[What is expected] Using the data below, repeat all of it precisely.
-- BEGIN Data shown --
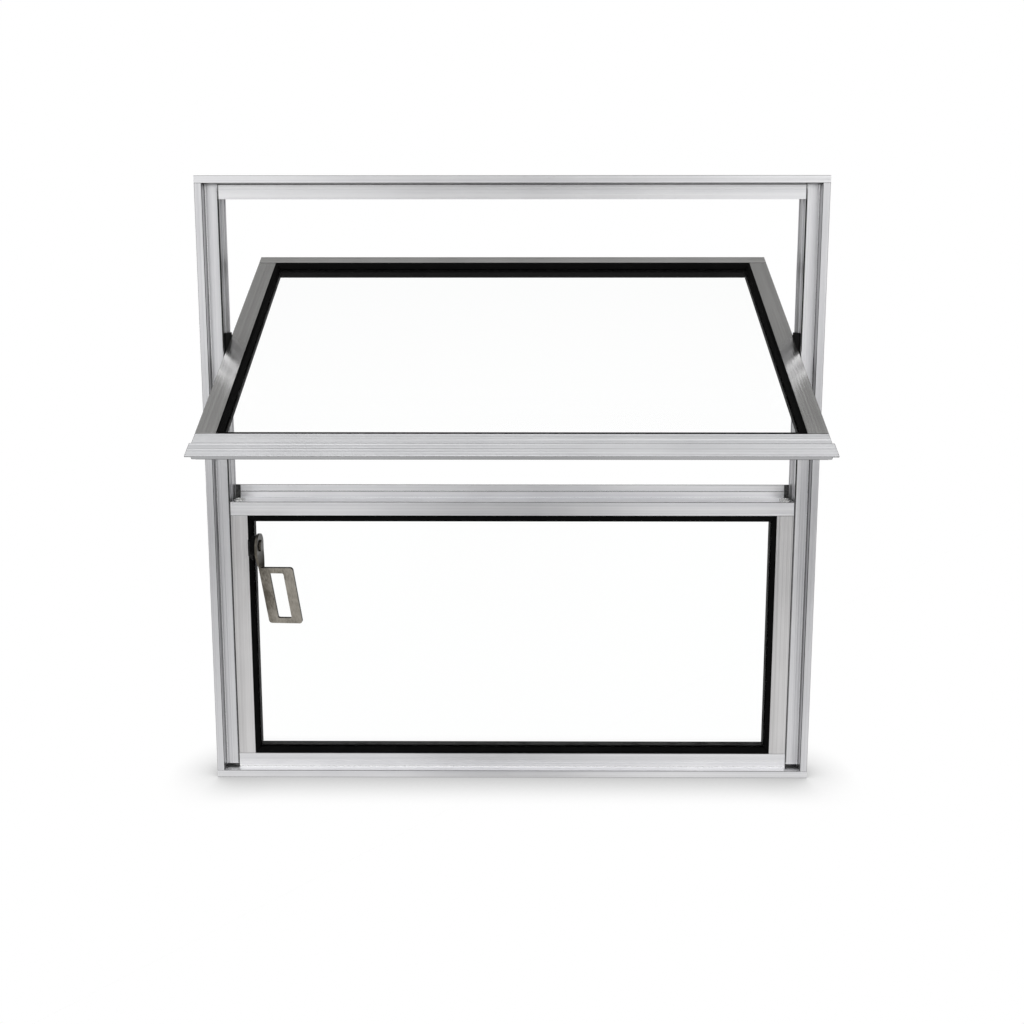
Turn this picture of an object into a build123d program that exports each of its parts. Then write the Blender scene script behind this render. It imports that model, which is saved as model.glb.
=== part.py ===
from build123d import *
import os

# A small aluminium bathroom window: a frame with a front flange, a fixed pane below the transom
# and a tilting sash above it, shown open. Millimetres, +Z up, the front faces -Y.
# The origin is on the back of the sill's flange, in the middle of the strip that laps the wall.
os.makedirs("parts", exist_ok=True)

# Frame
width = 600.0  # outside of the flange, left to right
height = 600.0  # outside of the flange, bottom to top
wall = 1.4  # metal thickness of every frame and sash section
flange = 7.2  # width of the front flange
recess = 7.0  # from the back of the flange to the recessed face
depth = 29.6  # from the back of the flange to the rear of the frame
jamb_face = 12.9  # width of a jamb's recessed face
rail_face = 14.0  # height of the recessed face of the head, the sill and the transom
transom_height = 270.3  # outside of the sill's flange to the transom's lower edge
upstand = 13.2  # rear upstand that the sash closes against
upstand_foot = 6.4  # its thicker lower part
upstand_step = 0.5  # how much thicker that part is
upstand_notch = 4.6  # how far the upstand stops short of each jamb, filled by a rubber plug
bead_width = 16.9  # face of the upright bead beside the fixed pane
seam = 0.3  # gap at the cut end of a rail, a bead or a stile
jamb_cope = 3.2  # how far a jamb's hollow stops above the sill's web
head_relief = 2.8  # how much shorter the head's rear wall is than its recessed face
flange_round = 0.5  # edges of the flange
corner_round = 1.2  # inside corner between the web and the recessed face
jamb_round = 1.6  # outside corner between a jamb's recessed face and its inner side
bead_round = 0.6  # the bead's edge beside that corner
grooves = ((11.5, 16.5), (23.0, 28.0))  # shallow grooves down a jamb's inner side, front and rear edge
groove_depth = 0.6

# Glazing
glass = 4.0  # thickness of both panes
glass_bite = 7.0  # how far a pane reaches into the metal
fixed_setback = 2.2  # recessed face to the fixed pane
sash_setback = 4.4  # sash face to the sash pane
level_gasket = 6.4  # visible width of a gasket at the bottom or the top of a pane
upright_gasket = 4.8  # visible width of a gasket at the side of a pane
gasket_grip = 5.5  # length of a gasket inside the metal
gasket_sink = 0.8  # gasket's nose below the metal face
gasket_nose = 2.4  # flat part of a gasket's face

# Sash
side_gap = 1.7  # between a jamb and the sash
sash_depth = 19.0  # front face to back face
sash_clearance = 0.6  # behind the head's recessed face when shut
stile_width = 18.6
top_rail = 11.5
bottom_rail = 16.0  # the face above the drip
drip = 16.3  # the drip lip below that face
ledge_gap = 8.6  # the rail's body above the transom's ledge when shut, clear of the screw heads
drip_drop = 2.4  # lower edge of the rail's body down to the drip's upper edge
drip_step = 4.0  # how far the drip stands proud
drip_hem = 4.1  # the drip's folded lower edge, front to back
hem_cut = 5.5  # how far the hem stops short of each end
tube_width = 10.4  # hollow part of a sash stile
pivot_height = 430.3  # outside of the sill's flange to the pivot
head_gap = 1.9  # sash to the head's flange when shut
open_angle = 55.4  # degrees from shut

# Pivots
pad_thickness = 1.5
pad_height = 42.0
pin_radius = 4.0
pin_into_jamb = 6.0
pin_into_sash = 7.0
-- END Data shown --
[Written response]
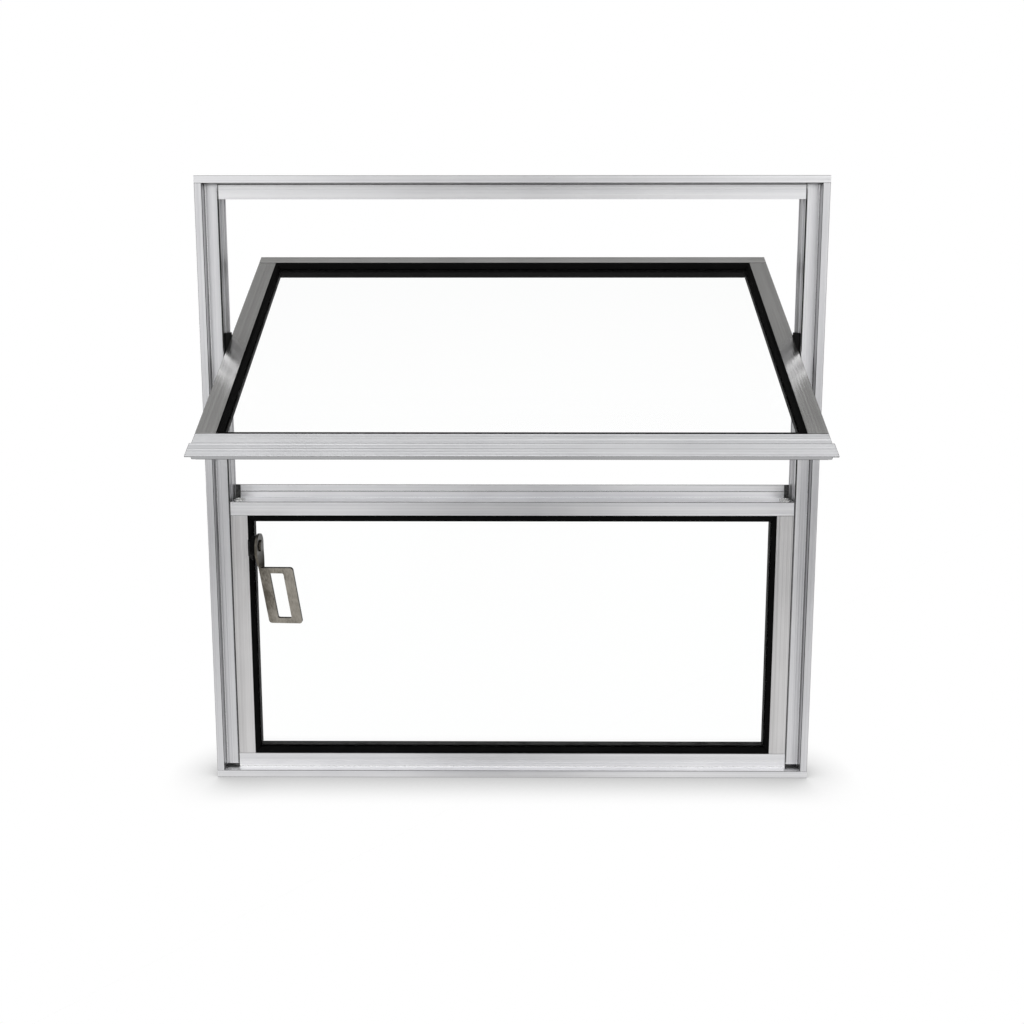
Turn this picture of an object into a build123d program that exports each of its parts. Then write the Blender scene script behind this render. It imports that model, which is saved as model.glb.
=== part.py ===
from build123d import *
import os

# A small aluminium bathroom window: a frame with a front flange, a fixed pane below the transom
# and a tilting sash above it, shown open. Millimetres, +Z up, the front faces -Y.
# The origin is on the back of the sill's flange, in the middle of the strip that laps the wall.
os.makedirs("parts", exist_ok=True)

# Frame
width = 600.0  # outside of the flange, left to right
height = 600.0  # outside of the flange, bottom to top
wall = 1.4  # metal thickness of every frame and sash section
flange = 7.2  # width of the front flange
recess = 7.0  # from the back of the flange to the recessed face
depth = 29.6  # from the back of the flange to the rear of the frame
jamb_face = 12.9  # width of a jamb's recessed face
rail_face = 14.0  # height of the recessed face of the head, the sill and the transom
transom_height = 270.3  # outside of the sill's flange to the transom's lower edge
upstand = 13.2  # rear upstand that the sash closes against
upstand_foot = 6.4  # its thicker lower part
upstand_step = 0.5  # how much thicker that part is
upstand_notch = 4.6  # how far the upstand stops short of each jamb, filled by a rubber plug
bead_width = 16.9  # face of the upright bead beside the fixed pane
seam = 0.3  # gap at the cut end of a rail, a bead or a stile
jamb_cope = 3.2  # how far a jamb's hollow stops above the sill's web
head_relief = 2.8  # how much shorter the head's rear wall is than its recessed face
flange_round = 0.5  # edges of the flange
corner_round = 1.2  # inside corner between the web and the recessed face
jamb_round = 1.6  # outside corner between a jamb's recessed face and its inner side
bead_round = 0.6  # the bead's edge beside that corner
grooves = ((11.5, 16.5), (23.0, 28.0))  # shallow grooves down a jamb's inner side, front and rear edge
groove_depth = 0.6

# Glazing
glass = 4.0  # thickness of both panes
glass_bite = 7.0  # how far a pane reaches into the metal
fixed_setback = 2.2  # recessed face to the fixed pane
sash_setback = 4.4  # sash face to the sash pane
level_gasket = 6.4  # visible width of a gasket at the bottom or the top of a pane
upright_gasket = 4.8  # visible width of a gasket at the side of a pane
gasket_grip = 5.5  # length of a gasket inside the metal
gasket_sink = 0.8  # gasket's nose below the metal face
gasket_nose = 2.4  # flat part of a gasket's face

# Sash
side_gap = 1.7  # between a jamb and the sash
sash_depth = 19.0  # front face to back face
sash_clearance = 0.6  # behind the head's recessed face when shut
stile_width = 18.6
top_rail = 11.5
bottom_rail = 16.0  # the face above the drip
drip = 16.3  # the drip lip below that face
ledge_gap = 8.6  # the rail's body above the transom's ledge when shut, clear of the screw heads
drip_drop = 2.4  # lower edge of the rail's body down to the drip's upper edge
drip_step = 4.0  # how far the drip stands proud
drip_hem = 4.1  # the drip's folded lower edge, front to back
hem_cut = 5.5  # how far the hem stops short of each end
tube_width = 10.4  # hollow part of a sash stile
pivot_height = 430.3  # outside of the sill's flange to the pivot
head_gap = 1.9  # sash to the head's flange when shut
open_angle = 55.4  # degrees from shut

# Pivots
pad_thickness = 1.5
pad_height = 42.0
pin_radius = 4.0
pin_into_jamb = 6.0
pin_into_sash = 7.0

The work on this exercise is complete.